● Task prompt: Lines that hold the string "each" are to be counted; give only their number.

● Data:
= = = =

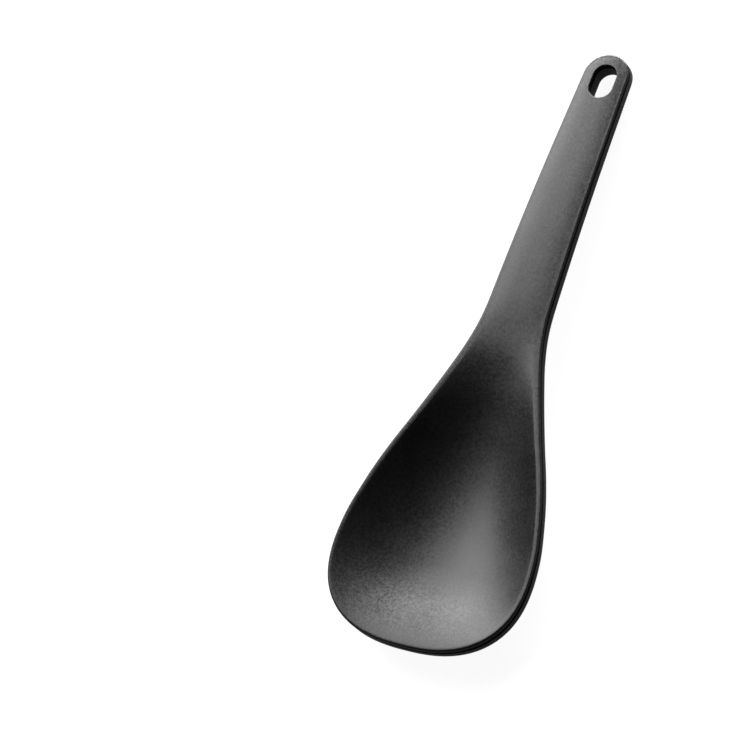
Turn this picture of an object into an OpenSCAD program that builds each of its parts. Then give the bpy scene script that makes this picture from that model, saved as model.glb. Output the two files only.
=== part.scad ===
// Rice paddle: a scoop-shaped blade and a slim handle with a hang slot.
// A stiff nylon core is wrapped in two silicone skins, which meet in a fine
// seam groove all round the edge and inside the slot. The paddle lies on its
// back with the dish up, the blade towards -Y and the handle towards +Y.

/* [Blade] */
// Length of the blade, from its round end to the neck
blade_len = 125; // [115:1:135]
// Width of the blade at its widest place
blade_w = 73.4; // [64:0.2:82]
// Distance from the round end to the widest place
round_len = 31.6; // [26:0.2:38]
// Squareness of the round end, where 2 is an ellipse
round_power = 2.45; // [2:0.05:2.8]
// Depth of the dish below the rim, at its deepest place
dish_depth = 9.4; // [7:0.2:11]
// Length of the dish, from the round end to where it runs out at the neck
dish_len = 118.5; // [110:0.5:126]
// Steepness of the dish towards its lip, where 2 is a plain bowl
dish_power = 2.2; // [2:0.1:3]
// Softness of the dish's meeting with its lip at the neck, where 1 is a crease
neck_softness = 1.2; // [1:0.05:1.5]
// Width of the lip between the dish and the outer edge, at the widest place
lip_w = 1.4; // [1.2:0.1:2.2]
// Width of the lip at the neck, where the dish runs out
neck_lip_w = 2.7; // [2.2:0.1:3.6]
// Thickness of the blade in the middle of the dish
blade_t = 3.2; // [2.8:0.1:4.4]

/* [Handle] */
// Length of the handle, from the neck to its round end
handle_len = 95; // [85:1:110]
// Width at the neck
neck_w = 22.7; // [20:0.1:27]
// Width at the handle's round end
end_w = 16.6; // [16.2:0.2:20]
// Rise of the front face from its edges to its middle
front_crown = 0.4; // [0.2:0.1:0.9]
// Rise of the back from its edges to its middle
back_crown = 1.8; // [1.2:0.1:2.4]
// Flatness of both crowns in the middle, where 2 is evenly round
crown_power = 2.7; // [2:0.1:3.5]
// Distance from the blade's round end to where both crowns start
crown_from = 108; // [100:1:116]
// Length over which both crowns grow
crown_run = 20; // [15:1:30]
// Distance from the blade's round end to where the handle starts to bend down
bend_from = 118; // [112:1:124]
// Length of the bend, after which the handle is straight
bend_len = 72; // [60:1:80]

/* [Edge and seam] */
// Thickness of the edge all round
edge_t = 5.6; // [5:0.1:6.4]
// Radius of the rounded front and back edges
edge_r = 0.9; // [0.6:0.1:1.2]
// Depth of the seam below the rim on the blade
blade_seam_drop = 2.3; // [2.1:0.1:2.8]
// Depth of the seam below the rim on the handle
handle_seam_drop = 1.6; // [1.5:0.1:2.2]
// Width of the seam groove
groove_w = 0.5; // [0.3:0.1:0.8]
// Depth of the seam groove
groove_depth = 0.6; // [0.4:0.1:0.8]

/* [Hang slot] */
// Width of the slot
slot_w = 8.6; // [7:0.1:9]
// Length of the slot
slot_len = 12.8; // [11:0.1:15]
// Distance from the handle's end to the middle of the slot
slot_from_end = 10.6; // [10:0.1:13]
// Width of the bevel round the slot's front and back mouths
slot_bevel = 0.5; // [0.3:0.1:0.6]

/* [Inside] */
// Thickness of each silicone skin over the core
skin_t = 0.9; // [0.8:0.1:1.1]
// Thickness of the silicone round the outside of the core
core_inset = 1.8; // [1.5:0.1:2]
// Thickness of the silicone lining of the slot
collar_t = 0.9; // [0.7:0.1:1.1]
// Diameter of the bosses that lock the skins through the core
lock_d = 3.5; // [2.5:0.1:4]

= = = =

● Result of the exercise: 2